The George W. Bush campaign's recent dismissal of a top campaign spokesman highlighted a troubling question: Just how helpful--or devious--can professional publicists be in dealing with reporters?

One reason that David Beckwith got the boot was that he guided reporters to write that Bush had raised more than $20 million--angering the press when the Texas governor announced the real figure, $36 million, the next day. "I tried to steer them in the right direction," he said in a July 1 interview, while admitting that he was also playing the "expectations" game.

Chris Ullman, a spokesman for the Securities and Exchange Commission, says he sympathizes with Beckwith. "So-and-so gets a scoop that's partly right, partly wrong and you're stuck in this nether world: How much do I confirm?" he says. "My inclination is to help if possible."

Terry Eastland, a former Justice Department spokesman, says that guiding a reporter, "especially if he's going in a wildly divergent direction, that's a good thing. But the last thing you want to do is create an appearance that's at odds with what the final story is going to be. That can defeat your credibility."

Competitive journalists rarely wait for the official announcement of anything. In the case of Beckwith, whom the campaign viewed as too friendly with the Beltway press, reporters were calling him for a 24-hour jump on the Bush financial report. And Beckwith's "more than $20 million" was, well, technically accurate.

What usually unfolds is a delicate dance between scribe and source. "I understand you're going to do X and Y," the reporter says. "I'd be careful about that if I were you," the spokesman says. "Which part, the X or the Y?" "You're okay on X, but I wouldn't get too far out front on the other part." Out of these bigger-than-a-breadbox, protect-me-on-this discussions are news stories born.

Ullman recalls reporters for the Wall Street Journal and the New York Times calling him in June to say they had learned that the SEC was in settlement talks with Bear Stearns over alleged securities violations, and that the proposed penalty was around $10 million.

The agency never publicly confirms ongoing investigations. But with "Bear Stearns in a major spin mode," Ullman says, he helped ensure that the newspapers reported the figure under discussion as "more than $10 million." Days later, Bear Stearns announced that it would pay $25 million to settle the probe.

But juggling the needs of the boss and the media can be dangerous. Charles Bakaly, Kenneth Starr's spokesman, came under investigation by the Justice Department for allegedly being too helpful to the press on the independent counsel's probe.

Disappearing Act

The media often discriminate against women--even after they die.

That's the finding of a Northern Illinois University study of obituaries in four major newspapers. Men receive significantly more obits, and with the exception of the Miami Herald, their obits are longer and accompanied by more photographs.

The greatest offender, says the study, is the New York Times, where 88 percent of the obits were for men--even when controlling for death rates. The figure was 81 percent at the Los Angeles Times, 76 percent at the Herald and 71 percent at the Chicago Tribune.

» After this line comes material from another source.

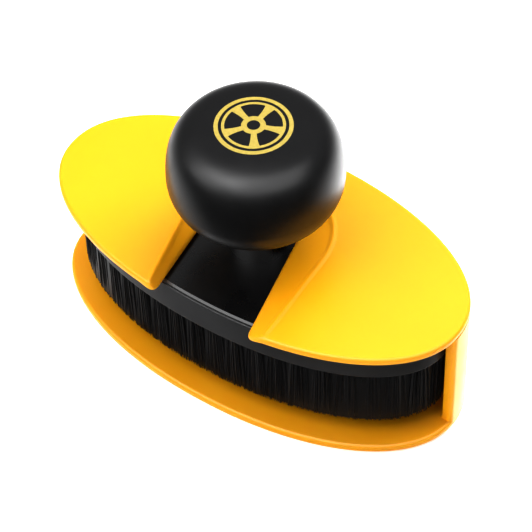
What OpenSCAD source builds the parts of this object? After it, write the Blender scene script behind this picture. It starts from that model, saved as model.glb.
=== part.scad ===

Each paper was examined over a 30-day period in 1997.

As for pictures, 59 percent of the New York Times obits for men had them, compared with 6 percent for women. "Despite women's inroads into paid labor," the study says, they are receiving far fewer Times obits than in 1977.

Co-author Robin Moremen calls the Times approach "atrocious." She adds that a former Tribune editor once told her that no one wanted to read about "women who stayed home and baked cookies."

"These women who are dying now in the '90s were homemakers" in the 1940s and '50s, she says. "They didn't have anything written about them, except maybe their volunteer work. The work they do is important, but it doesn't register as an economic blip."

New York Times spokeswoman Lisa Carparelli says the situation reflects "society as a whole. Historically speaking, men traditionally held higher positions than women, which is reflected in news obituaries. As the situation continues to change, you will see more and more women in the obits."

Come-On of the Week

"Our writer gets supernaked for Playboy"--Jane magazine in its "sex-obsessed issue."